▸ Problem description
Output every record word for word.

▸ Stored records
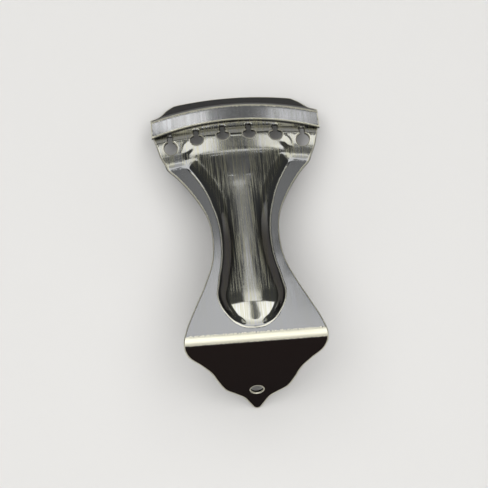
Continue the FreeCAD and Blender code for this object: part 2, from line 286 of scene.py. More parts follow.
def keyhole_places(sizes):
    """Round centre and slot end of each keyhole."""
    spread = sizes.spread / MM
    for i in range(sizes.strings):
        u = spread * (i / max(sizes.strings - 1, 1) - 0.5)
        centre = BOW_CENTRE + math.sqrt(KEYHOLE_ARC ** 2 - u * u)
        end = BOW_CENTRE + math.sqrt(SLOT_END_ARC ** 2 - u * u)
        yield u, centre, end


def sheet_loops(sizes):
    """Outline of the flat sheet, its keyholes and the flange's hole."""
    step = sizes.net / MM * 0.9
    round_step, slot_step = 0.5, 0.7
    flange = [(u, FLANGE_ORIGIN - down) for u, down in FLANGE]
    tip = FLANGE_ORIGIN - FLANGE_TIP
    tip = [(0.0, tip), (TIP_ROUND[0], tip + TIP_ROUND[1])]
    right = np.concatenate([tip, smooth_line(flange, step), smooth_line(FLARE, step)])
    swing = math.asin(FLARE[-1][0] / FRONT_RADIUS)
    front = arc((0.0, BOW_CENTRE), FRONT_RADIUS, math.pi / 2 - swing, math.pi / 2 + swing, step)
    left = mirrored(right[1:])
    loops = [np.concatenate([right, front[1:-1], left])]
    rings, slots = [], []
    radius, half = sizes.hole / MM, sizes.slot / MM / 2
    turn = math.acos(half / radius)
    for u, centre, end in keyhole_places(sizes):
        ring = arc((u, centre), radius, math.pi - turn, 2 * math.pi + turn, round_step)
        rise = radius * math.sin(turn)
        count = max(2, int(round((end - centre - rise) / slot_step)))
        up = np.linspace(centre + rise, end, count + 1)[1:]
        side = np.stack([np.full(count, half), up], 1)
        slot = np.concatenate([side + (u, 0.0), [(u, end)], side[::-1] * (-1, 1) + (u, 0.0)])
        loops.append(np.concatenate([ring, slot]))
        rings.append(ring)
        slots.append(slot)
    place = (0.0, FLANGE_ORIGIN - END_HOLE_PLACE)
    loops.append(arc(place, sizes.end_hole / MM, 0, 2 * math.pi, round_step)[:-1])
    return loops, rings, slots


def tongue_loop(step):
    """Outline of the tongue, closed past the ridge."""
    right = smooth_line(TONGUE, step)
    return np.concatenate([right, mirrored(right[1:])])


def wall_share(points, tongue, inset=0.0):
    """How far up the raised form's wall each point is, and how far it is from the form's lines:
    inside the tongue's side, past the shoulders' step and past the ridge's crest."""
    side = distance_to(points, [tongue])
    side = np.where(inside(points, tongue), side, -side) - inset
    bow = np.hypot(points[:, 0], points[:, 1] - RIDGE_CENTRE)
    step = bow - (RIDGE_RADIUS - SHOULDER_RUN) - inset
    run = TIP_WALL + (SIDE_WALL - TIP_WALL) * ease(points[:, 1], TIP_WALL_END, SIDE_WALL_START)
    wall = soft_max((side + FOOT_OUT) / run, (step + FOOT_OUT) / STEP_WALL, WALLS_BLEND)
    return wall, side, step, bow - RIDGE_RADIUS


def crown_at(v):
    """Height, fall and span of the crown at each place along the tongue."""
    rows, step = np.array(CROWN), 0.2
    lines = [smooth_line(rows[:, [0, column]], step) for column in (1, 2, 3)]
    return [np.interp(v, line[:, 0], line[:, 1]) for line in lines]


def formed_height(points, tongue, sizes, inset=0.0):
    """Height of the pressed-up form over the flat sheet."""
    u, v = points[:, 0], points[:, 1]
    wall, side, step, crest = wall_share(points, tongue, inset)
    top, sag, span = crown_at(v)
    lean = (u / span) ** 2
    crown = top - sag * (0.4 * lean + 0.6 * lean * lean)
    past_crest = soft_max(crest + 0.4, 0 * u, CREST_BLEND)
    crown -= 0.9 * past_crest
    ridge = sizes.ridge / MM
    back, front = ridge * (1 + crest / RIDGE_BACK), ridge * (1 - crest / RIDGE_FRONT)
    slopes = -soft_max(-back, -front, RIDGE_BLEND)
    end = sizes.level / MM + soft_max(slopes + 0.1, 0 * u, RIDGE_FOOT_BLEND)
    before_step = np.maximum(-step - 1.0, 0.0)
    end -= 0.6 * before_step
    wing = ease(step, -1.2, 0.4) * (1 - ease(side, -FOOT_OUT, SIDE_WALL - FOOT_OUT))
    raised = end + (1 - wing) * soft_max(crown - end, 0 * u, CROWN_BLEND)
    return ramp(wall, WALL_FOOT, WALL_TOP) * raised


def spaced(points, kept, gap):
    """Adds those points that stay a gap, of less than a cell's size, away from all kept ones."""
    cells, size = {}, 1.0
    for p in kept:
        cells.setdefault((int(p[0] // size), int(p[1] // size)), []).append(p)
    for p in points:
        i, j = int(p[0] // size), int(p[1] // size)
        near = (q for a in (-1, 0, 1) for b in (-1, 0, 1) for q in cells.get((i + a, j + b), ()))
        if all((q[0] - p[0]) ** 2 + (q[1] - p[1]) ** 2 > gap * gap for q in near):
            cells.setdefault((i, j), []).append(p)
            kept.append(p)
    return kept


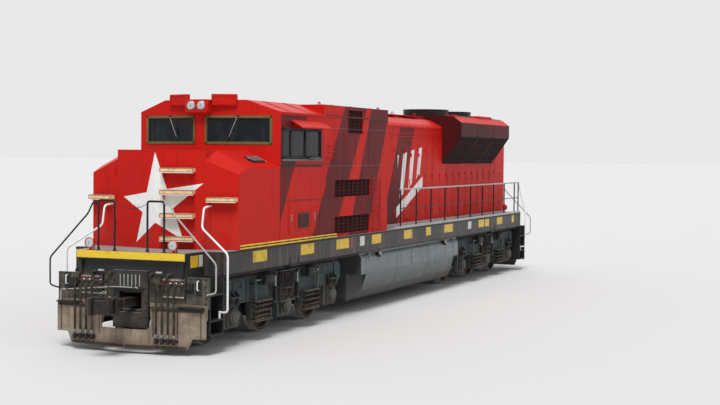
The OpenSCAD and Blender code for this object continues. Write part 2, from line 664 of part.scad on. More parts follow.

▸ Solution to this task
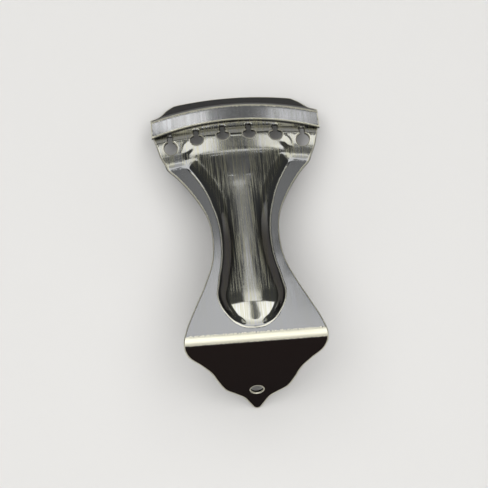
Continue the FreeCAD and Blender code for this object: part 2, from line 286 of scene.py. More parts follow.
def keyhole_places(sizes):
    """Round centre and slot end of each keyhole."""
    spread = sizes.spread / MM
    for i in range(sizes.strings):
        u = spread * (i / max(sizes.strings - 1, 1) - 0.5)
        centre = BOW_CENTRE + math.sqrt(KEYHOLE_ARC ** 2 - u * u)
        end = BOW_CENTRE + math.sqrt(SLOT_END_ARC ** 2 - u * u)
        yield u, centre, end


def sheet_loops(sizes):
    """Outline of the flat sheet, its keyholes and the flange's hole."""
    step = sizes.net / MM * 0.9
    round_step, slot_step = 0.5, 0.7
    flange = [(u, FLANGE_ORIGIN - down) for u, down in FLANGE]
    tip = FLANGE_ORIGIN - FLANGE_TIP
    tip = [(0.0, tip), (TIP_ROUND[0], tip + TIP_ROUND[1])]
    right = np.concatenate([tip, smooth_line(flange, step), smooth_line(FLARE, step)])
    swing = math.asin(FLARE[-1][0] / FRONT_RADIUS)
    front = arc((0.0, BOW_CENTRE), FRONT_RADIUS, math.pi / 2 - swing, math.pi / 2 + swing, step)
    left = mirrored(right[1:])
    loops = [np.concatenate([right, front[1:-1], left])]
    rings, slots = [], []
    radius, half = sizes.hole / MM, sizes.slot / MM / 2
    turn = math.acos(half / radius)
    for u, centre, end in keyhole_places(sizes):
        ring = arc((u, centre), radius, math.pi - turn, 2 * math.pi + turn, round_step)
        rise = radius * math.sin(turn)
        count = max(2, int(round((end - centre - rise) / slot_step)))
        up = np.linspace(centre + rise, end, count + 1)[1:]
        side = np.stack([np.full(count, half), up], 1)
        slot = np.concatenate([side + (u, 0.0), [(u, end)], side[::-1] * (-1, 1) + (u, 0.0)])
        loops.append(np.concatenate([ring, slot]))
        rings.append(ring)
        slots.append(slot)
    place = (0.0, FLANGE_ORIGIN - END_HOLE_PLACE)
    loops.append(arc(place, sizes.end_hole / MM, 0, 2 * math.pi, round_step)[:-1])
    return loops, rings, slots


def tongue_loop(step):
    """Outline of the tongue, closed past the ridge."""
    right = smooth_line(TONGUE, step)
    return np.concatenate([right, mirrored(right[1:])])


def wall_share(points, tongue, inset=0.0):
    """How far up the raised form's wall each point is, and how far it is from the form's lines:
    inside the tongue's side, past the shoulders' step and past the ridge's crest."""
    side = distance_to(points, [tongue])
    side = np.where(inside(points, tongue), side, -side) - inset
    bow = np.hypot(points[:, 0], points[:, 1] - RIDGE_CENTRE)
    step = bow - (RIDGE_RADIUS - SHOULDER_RUN) - inset
    run = TIP_WALL + (SIDE_WALL - TIP_WALL) * ease(points[:, 1], TIP_WALL_END, SIDE_WALL_START)
    wall = soft_max((side + FOOT_OUT) / run, (step + FOOT_OUT) / STEP_WALL, WALLS_BLEND)
    return wall, side, step, bow - RIDGE_RADIUS


def crown_at(v):
    """Height, fall and span of the crown at each place along the tongue."""
    rows, step = np.array(CROWN), 0.2
    lines = [smooth_line(rows[:, [0, column]], step) for column in (1, 2, 3)]
    return [np.interp(v, line[:, 0], line[:, 1]) for line in lines]


def formed_height(points, tongue, sizes, inset=0.0):
    """Height of the pressed-up form over the flat sheet."""
    u, v = points[:, 0], points[:, 1]
    wall, side, step, crest = wall_share(points, tongue, inset)
    top, sag, span = crown_at(v)
    lean = (u / span) ** 2
    crown = top - sag * (0.4 * lean + 0.6 * lean * lean)
    past_crest = soft_max(crest + 0.4, 0 * u, CREST_BLEND)
    crown -= 0.9 * past_crest
    ridge = sizes.ridge / MM
    back, front = ridge * (1 + crest / RIDGE_BACK), ridge * (1 - crest / RIDGE_FRONT)
    slopes = -soft_max(-back, -front, RIDGE_BLEND)
    end = sizes.level / MM + soft_max(slopes + 0.1, 0 * u, RIDGE_FOOT_BLEND)
    before_step = np.maximum(-step - 1.0, 0.0)
    end -= 0.6 * before_step
    wing = ease(step, -1.2, 0.4) * (1 - ease(side, -FOOT_OUT, SIDE_WALL - FOOT_OUT))
    raised = end + (1 - wing) * soft_max(crown - end, 0 * u, CROWN_BLEND)
    return ramp(wall, WALL_FOOT, WALL_TOP) * raised


def spaced(points, kept, gap):
    """Adds those points that stay a gap, of less than a cell's size, away from all kept ones."""
    cells, size = {}, 1.0
    for p in kept:
        cells.setdefault((int(p[0] // size), int(p[1] // size)), []).append(p)
    for p in points:
        i, j = int(p[0] // size), int(p[1] // size)
        near = (q for a in (-1, 0, 1) for b in (-1, 0, 1) for q in cells.get((i + a, j + b), ()))
        if all((q[0] - p[0]) ** 2 + (q[1] - p[1]) ** 2 > gap * gap for q in near):
            cells.setdefault((i, j), []).append(p)
            kept.append(p)
    return kept


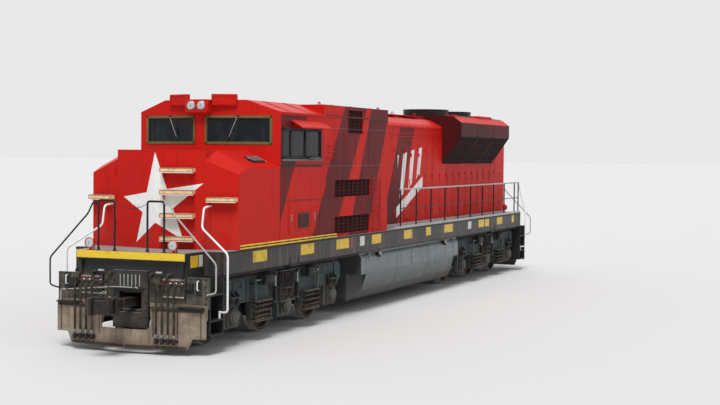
The OpenSCAD and Blender code for this object continues. Write part 2, from line 664 of part.scad on. More parts follow.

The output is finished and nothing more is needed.